Only the lines from the line with "Write part 2 of the three.js" through the line with "const half = STRAP_WIDE / 2;" should be copied, exactly as they appear, with both ends kept.

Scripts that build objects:
· · ·

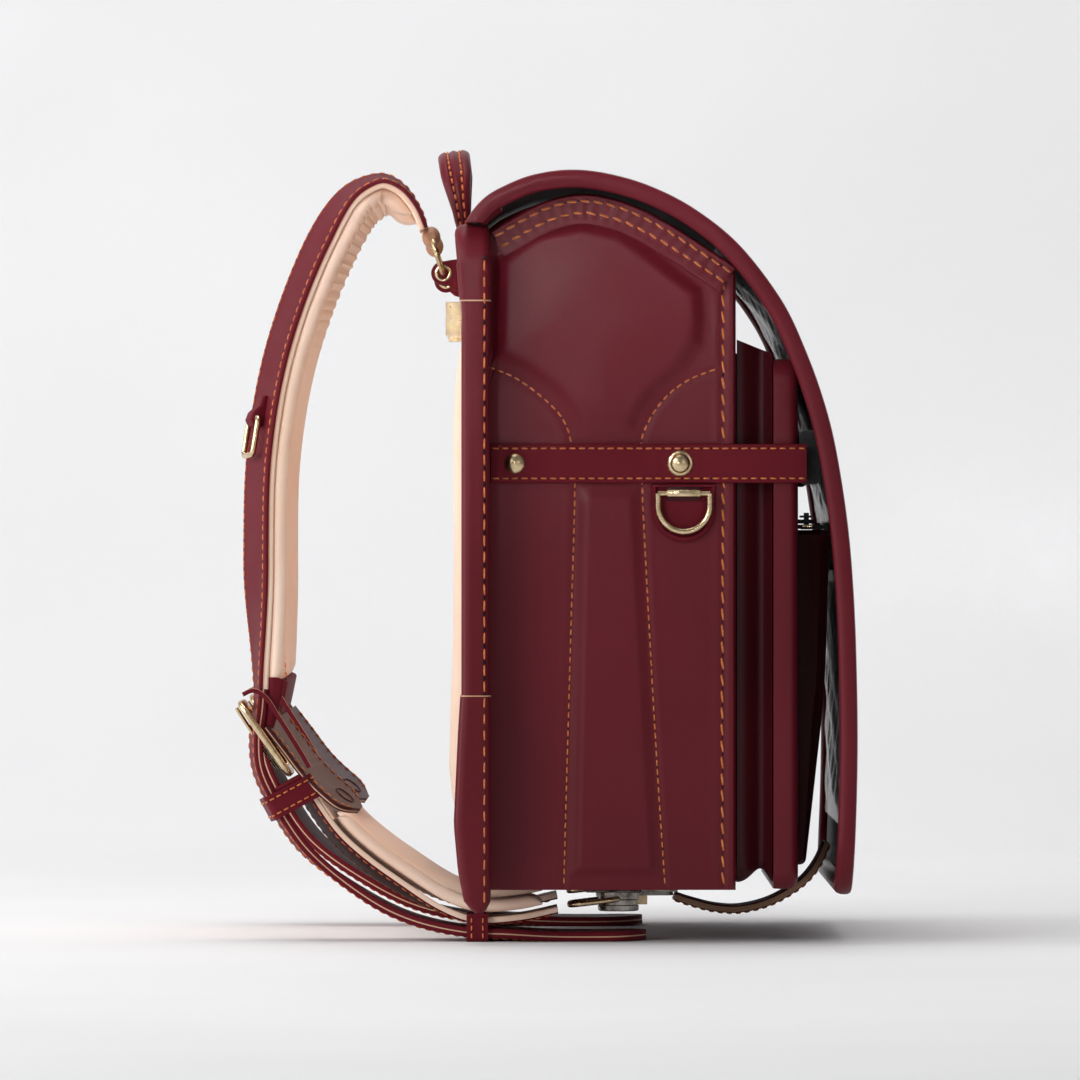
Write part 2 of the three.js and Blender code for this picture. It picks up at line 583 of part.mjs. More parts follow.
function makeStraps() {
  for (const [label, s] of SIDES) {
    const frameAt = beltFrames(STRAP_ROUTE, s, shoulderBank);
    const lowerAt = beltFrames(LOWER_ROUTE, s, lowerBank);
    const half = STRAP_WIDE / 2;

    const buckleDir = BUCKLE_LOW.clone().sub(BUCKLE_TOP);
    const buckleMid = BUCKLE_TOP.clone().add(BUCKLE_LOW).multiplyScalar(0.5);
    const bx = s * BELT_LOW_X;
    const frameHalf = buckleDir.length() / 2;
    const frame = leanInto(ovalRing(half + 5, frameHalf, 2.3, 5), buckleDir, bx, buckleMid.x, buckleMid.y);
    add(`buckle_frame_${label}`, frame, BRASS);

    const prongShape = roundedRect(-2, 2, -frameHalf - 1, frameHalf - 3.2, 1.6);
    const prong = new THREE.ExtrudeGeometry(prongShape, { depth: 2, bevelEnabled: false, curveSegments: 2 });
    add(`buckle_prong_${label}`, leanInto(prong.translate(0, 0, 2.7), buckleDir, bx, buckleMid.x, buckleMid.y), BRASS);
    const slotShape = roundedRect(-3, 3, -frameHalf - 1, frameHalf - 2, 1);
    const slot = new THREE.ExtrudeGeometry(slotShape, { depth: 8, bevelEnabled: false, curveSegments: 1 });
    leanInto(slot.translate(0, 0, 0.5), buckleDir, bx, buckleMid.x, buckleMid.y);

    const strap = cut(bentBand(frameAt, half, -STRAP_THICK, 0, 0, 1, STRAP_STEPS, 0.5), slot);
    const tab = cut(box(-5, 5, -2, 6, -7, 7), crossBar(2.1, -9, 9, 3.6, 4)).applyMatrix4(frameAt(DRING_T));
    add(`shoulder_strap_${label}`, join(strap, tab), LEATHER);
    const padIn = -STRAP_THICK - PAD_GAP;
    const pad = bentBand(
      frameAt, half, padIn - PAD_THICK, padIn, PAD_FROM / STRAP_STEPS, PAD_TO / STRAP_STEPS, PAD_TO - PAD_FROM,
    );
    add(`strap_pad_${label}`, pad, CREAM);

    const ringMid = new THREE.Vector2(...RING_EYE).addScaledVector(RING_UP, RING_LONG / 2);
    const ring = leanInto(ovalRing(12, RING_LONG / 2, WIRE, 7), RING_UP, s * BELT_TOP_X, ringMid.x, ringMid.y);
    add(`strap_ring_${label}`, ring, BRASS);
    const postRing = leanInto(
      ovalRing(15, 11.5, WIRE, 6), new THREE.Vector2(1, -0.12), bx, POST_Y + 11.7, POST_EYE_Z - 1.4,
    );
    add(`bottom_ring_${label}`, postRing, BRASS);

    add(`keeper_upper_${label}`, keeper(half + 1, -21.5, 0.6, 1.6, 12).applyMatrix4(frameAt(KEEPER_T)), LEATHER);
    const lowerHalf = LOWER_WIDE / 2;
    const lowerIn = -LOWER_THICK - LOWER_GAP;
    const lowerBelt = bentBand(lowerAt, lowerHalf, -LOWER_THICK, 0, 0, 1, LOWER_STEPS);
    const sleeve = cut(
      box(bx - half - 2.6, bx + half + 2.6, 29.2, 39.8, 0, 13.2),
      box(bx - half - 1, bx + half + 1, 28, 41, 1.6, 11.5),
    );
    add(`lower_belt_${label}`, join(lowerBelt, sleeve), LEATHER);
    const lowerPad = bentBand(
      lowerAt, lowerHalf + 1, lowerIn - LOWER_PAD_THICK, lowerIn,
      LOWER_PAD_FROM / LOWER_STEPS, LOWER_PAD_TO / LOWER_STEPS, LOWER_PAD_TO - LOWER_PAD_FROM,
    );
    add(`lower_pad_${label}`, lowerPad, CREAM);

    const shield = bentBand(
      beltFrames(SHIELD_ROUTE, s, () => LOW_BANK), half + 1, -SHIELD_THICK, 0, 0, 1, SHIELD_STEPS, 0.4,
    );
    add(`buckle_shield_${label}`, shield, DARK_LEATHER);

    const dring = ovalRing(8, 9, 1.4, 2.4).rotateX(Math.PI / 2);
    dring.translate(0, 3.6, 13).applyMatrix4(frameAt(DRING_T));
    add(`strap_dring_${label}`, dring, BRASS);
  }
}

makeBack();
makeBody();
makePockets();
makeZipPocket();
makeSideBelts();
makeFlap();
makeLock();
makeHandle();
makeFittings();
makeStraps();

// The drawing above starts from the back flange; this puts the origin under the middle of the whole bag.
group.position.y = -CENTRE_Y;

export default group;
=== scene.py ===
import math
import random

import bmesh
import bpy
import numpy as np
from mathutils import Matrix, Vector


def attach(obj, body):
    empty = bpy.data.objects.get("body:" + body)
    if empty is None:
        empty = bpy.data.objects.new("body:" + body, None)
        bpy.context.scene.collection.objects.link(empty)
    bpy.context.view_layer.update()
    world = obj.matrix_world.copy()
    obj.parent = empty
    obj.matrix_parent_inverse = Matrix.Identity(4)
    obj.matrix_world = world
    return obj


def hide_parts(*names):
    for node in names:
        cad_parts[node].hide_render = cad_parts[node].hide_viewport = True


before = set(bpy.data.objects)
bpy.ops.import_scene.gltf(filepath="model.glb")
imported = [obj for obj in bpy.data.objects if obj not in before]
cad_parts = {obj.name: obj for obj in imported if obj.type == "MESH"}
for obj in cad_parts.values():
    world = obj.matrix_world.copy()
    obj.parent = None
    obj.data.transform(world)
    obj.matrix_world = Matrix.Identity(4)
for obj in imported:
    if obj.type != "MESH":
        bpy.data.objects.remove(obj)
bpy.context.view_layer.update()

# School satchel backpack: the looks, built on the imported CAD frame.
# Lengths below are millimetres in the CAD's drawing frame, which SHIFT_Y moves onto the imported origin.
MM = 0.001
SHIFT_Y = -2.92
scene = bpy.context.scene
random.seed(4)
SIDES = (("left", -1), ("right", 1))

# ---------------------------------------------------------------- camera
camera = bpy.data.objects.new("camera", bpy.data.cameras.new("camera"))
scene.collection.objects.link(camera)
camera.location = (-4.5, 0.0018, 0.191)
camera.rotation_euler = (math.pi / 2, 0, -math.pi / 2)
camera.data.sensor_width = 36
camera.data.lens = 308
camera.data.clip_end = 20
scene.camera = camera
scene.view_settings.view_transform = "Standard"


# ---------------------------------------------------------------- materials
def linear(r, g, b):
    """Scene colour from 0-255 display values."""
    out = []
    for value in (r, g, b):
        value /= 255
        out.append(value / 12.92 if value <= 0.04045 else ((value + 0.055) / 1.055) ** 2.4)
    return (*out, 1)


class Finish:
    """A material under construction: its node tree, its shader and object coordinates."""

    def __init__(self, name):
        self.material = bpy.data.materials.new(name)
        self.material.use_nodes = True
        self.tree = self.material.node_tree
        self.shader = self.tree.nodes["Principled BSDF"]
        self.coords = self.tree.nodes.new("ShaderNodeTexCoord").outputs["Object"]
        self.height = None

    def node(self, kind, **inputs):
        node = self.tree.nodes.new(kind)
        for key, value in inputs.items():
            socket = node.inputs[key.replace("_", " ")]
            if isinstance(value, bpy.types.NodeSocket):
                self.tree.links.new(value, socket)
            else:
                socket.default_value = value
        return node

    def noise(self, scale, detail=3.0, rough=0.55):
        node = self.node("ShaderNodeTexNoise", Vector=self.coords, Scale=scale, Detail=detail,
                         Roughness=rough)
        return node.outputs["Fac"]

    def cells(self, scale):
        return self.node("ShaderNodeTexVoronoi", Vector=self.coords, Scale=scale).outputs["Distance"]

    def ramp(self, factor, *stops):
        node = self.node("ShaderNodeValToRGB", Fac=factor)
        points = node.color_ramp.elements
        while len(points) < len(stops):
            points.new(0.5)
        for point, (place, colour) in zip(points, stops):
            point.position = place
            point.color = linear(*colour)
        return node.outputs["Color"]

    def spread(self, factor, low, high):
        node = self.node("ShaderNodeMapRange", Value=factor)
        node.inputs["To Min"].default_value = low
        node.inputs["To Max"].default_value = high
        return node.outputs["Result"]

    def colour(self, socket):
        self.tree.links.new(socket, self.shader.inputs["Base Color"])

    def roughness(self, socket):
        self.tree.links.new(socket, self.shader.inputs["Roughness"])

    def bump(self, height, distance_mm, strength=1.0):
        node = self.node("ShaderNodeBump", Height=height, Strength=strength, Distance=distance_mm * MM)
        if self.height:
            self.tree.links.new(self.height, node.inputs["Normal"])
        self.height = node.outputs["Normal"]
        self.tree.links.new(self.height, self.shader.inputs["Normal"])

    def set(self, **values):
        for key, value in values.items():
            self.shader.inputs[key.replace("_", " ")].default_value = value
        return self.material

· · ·

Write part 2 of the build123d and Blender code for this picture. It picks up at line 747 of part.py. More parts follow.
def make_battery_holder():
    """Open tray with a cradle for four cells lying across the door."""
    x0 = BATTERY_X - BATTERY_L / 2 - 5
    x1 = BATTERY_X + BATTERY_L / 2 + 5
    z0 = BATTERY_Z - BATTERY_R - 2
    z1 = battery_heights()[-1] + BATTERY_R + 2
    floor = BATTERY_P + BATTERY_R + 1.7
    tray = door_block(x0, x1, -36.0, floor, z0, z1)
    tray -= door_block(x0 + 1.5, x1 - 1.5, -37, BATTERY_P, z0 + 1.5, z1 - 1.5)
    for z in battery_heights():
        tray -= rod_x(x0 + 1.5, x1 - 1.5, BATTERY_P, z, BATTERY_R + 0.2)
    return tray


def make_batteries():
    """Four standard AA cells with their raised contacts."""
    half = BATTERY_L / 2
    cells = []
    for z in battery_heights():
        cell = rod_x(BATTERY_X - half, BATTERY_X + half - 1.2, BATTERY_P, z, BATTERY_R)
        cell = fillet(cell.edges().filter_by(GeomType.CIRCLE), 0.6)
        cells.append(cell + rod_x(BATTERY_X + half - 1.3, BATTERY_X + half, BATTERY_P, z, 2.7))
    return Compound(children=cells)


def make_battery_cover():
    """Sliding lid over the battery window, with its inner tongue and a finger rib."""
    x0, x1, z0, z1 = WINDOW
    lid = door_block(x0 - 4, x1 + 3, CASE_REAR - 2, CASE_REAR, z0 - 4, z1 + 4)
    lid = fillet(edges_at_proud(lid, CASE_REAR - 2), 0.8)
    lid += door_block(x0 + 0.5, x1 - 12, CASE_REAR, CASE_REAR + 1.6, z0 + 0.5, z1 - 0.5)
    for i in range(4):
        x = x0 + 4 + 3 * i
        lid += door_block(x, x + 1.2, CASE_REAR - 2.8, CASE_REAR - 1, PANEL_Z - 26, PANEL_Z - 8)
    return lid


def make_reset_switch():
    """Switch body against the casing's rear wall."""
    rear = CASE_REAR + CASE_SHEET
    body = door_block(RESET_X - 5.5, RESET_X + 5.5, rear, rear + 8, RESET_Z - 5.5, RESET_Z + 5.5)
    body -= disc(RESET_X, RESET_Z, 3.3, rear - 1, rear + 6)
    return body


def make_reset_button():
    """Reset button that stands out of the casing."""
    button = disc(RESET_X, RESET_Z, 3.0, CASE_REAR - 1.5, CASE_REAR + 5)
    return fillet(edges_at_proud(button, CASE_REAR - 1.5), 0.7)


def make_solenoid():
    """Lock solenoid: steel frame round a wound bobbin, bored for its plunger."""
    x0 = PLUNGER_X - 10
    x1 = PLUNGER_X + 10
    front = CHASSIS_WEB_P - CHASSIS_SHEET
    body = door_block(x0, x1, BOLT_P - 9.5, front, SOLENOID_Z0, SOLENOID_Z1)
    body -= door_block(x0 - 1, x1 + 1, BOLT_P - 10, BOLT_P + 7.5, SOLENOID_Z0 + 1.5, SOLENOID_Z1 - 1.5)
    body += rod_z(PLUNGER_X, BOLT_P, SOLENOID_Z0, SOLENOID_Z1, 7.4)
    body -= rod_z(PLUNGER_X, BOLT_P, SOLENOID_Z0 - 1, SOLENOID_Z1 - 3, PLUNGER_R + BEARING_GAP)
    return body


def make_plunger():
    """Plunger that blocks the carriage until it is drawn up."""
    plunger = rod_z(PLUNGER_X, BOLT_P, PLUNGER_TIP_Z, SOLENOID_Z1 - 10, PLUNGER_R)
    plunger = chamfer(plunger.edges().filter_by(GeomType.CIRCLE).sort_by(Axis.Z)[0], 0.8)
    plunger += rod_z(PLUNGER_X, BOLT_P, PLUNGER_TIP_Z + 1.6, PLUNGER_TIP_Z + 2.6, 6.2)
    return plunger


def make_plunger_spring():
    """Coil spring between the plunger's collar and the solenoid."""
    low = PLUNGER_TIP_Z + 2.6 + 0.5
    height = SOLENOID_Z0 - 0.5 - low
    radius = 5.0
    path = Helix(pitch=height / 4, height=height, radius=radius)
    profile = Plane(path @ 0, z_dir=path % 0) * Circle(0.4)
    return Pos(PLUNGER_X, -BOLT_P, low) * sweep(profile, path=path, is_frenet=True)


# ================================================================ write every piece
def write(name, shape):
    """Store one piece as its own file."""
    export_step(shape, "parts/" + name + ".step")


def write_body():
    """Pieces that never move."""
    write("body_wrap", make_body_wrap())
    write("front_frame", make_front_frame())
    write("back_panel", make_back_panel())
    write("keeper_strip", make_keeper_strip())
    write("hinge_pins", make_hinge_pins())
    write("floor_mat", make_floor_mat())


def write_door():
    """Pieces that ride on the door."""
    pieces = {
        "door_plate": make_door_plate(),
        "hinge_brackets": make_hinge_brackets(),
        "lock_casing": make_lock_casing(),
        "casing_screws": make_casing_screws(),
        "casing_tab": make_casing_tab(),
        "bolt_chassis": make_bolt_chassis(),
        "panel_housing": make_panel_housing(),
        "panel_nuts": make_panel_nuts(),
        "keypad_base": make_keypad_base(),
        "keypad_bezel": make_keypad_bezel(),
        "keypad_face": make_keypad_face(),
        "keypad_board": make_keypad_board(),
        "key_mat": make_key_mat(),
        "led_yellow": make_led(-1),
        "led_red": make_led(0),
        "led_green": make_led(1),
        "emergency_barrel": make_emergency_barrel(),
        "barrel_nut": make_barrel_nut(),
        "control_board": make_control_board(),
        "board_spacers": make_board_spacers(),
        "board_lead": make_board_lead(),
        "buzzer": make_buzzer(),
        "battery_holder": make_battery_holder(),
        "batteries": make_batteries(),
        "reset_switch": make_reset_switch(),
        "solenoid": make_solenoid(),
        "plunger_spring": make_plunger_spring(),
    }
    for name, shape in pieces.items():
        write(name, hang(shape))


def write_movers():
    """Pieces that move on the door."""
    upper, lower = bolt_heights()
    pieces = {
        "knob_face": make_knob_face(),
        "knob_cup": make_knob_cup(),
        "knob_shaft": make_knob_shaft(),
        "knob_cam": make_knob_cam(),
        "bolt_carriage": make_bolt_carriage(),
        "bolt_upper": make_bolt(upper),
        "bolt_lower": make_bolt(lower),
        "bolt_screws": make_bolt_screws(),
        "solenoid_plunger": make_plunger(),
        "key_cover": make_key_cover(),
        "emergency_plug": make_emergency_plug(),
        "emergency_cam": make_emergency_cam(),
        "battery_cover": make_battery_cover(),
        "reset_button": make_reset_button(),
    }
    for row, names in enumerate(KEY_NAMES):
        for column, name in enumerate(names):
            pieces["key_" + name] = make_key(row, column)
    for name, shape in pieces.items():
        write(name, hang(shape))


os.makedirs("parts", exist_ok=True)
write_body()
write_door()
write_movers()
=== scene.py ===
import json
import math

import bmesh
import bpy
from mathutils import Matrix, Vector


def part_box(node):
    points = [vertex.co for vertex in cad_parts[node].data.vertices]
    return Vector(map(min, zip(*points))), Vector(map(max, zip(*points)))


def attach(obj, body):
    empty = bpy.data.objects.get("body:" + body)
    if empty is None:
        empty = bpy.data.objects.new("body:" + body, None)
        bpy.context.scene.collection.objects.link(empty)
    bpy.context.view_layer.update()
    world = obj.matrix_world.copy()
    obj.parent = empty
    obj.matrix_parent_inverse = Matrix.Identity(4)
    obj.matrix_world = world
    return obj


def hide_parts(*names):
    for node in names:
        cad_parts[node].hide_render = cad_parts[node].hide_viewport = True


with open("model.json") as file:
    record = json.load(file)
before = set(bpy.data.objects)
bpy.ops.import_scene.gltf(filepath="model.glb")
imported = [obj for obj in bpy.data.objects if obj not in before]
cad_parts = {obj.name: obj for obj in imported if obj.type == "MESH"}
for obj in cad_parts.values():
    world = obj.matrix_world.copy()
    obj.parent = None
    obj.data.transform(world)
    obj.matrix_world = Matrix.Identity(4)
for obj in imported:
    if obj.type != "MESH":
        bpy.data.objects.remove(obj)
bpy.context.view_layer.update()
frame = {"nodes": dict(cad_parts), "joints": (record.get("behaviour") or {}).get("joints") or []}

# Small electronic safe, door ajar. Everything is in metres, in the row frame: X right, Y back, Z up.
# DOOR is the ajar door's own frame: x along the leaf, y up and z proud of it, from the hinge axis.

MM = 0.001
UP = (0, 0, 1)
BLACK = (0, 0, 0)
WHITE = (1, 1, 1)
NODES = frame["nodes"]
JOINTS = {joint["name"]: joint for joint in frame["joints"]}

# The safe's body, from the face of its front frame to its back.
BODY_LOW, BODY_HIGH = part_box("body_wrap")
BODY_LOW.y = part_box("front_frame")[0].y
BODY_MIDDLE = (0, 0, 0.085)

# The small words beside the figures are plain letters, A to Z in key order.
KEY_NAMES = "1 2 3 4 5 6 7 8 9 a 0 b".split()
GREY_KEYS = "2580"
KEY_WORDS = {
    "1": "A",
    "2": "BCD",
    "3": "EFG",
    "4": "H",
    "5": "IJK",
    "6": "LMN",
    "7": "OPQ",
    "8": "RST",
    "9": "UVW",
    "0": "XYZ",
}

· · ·

Complete answer ::
Write part 2 of the three.js and Blender code for this picture. It picks up at line 583 of part.mjs. More parts follow.
function makeStraps() {
  for (const [label, s] of SIDES) {
    const frameAt = beltFrames(STRAP_ROUTE, s, shoulderBank);
    const lowerAt = beltFrames(LOWER_ROUTE, s, lowerBank);
    const half = STRAP_WIDE / 2;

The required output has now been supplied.